Scotland ‘Yes’ Vote Would Trigger Dispute Over Old Oil Rigs


LONDON, Sept 12 (Reuters) – Scotland will ask Britain to help finance the cost of removing old North Sea rigs and pipelines even if it votes for independence and gains most of the oil revenues, a move that bankers and lawyers say may result in years of legal battles.

An independent Scotland would benefit from most of the new revenues from North Sea oil output – worth $50 billion a year – but it will nevertheless ask Britain to co-finance some $60 billion of decommissioning to remove old platforms and pipelines.

“Successive Westminster governments have accrued around £300 billion (in today’s prices) in tax receipts from Scotland’s oil and gas, and therefore the Scottish government will seek a commensurate contribution to the costs of decommissioning from Westminster,” a Scottish government spokesman said.

The UK Treasury declined to comment on its position on the issue. But a Treasury spokesman directed Reuters to an analysis issued in June 2014. This said that an independent Scotland would have to invest almost 3,800 pounds (6,174.62 US dollar) per head for decommissioning, over ten times more than when the costs are spread across the whole UK.

Lawyers and bankers said that deciding who pays what will complicate investment decisions for oil companies.

“We certainly will have a dispute. The liabilities are just too large,” said Andrew Moorfield, Europe-based head of origination at Canada’s Scotiabank, which is among important lenders to the North Sea oil industry.

There are about 300 rigs in the UK North Sea and the cost of decommissioning is expected to exceed 40 billion pounds ($65 billion) until 2040, with expenditure peaking at 1.7 billion pounds as early as 2016, according to industry estimates.

The British government has allowed operators to offset between a half and three quarters of this spending via tax relief, which means that over 20 billion pounds will not be paid to state coffers.

“The over-riding question of which administration pays what would need to be sorted out first and that is an item on the ‘to-do’ list facing post-Yes negotiators,” said Richard Heard, managing director of Strategic Decom, a consultancy specialising in decommissioning.

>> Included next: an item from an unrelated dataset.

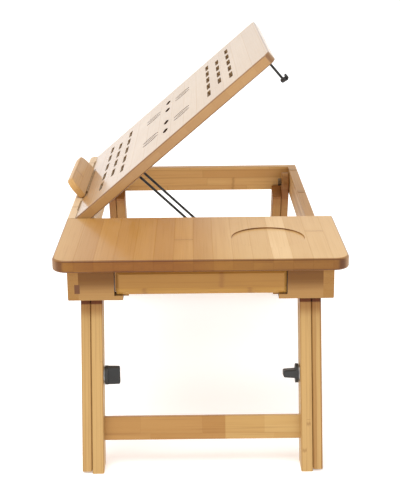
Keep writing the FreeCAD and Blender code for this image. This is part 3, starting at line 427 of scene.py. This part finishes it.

Stephen Murray, a partner at law firm Herbert Smith Freehills, said there could be bureaucratic delays with regard to consents needed for decommissioning if officials are pre-occupied with negotiations on separation arrangements.


Scotland goes to the polls on Sept. 18 and the latest surveys show that the pro-independence camp has gained ground.

The Scottish government said the outcome of talks with Westminster on how the cost of decommissioning tax relief will be split would have no impact on the value of the relief received by operators.

But alongside the uncertainty around decommissioning costs, the industry is worried that future investment in the North Sea could be jeopardised by a dispute over maritime boundaries if Scotland becomes independent.

“It is to be hoped that the two governments could come to a decision quickly and avoid a dispute, which does have the potential to stall investment in the disputed area,” said Judith Aldersey-Williams, a partner at law firm CMS.

“However, it’s perhaps more likely that the question of the boundary will be used as a negotiating weapon and only resolved as part of a package of contentious issues,” she added.

The biggest operators in the North Sea such as oil majors BP and Royal Dutch/ Shell see the decommissioning process as a litmus test for other regions which will one day have to go through the same challenges as the North Sea.

Companies declined to comment specifically on challenges to the decommissioning process arising from the potential Scottish split from Britain.

“We face the challenges of extending the productive life of existing assets and managing the future costs of decommissioning. Much of this activity requires fiscal support to be economic, and future long-term investments require fiscal stability and certainty,” BP’s CEO Bob Dudley said this week.

His counterpart at Shell, Ben van Beurden, also said this week he thought Scotland was better off with Britain: “As existing infrastructure gets older and output falls, costs will go up and tax receipts will come down.”

Scotiabank’s Moorfield said some investment could ultimately migrate to other areas such as Norway’s North Sea: “Future investment flows are likely to be negatively impacted or deferred until there is a clarity on decommissioning”.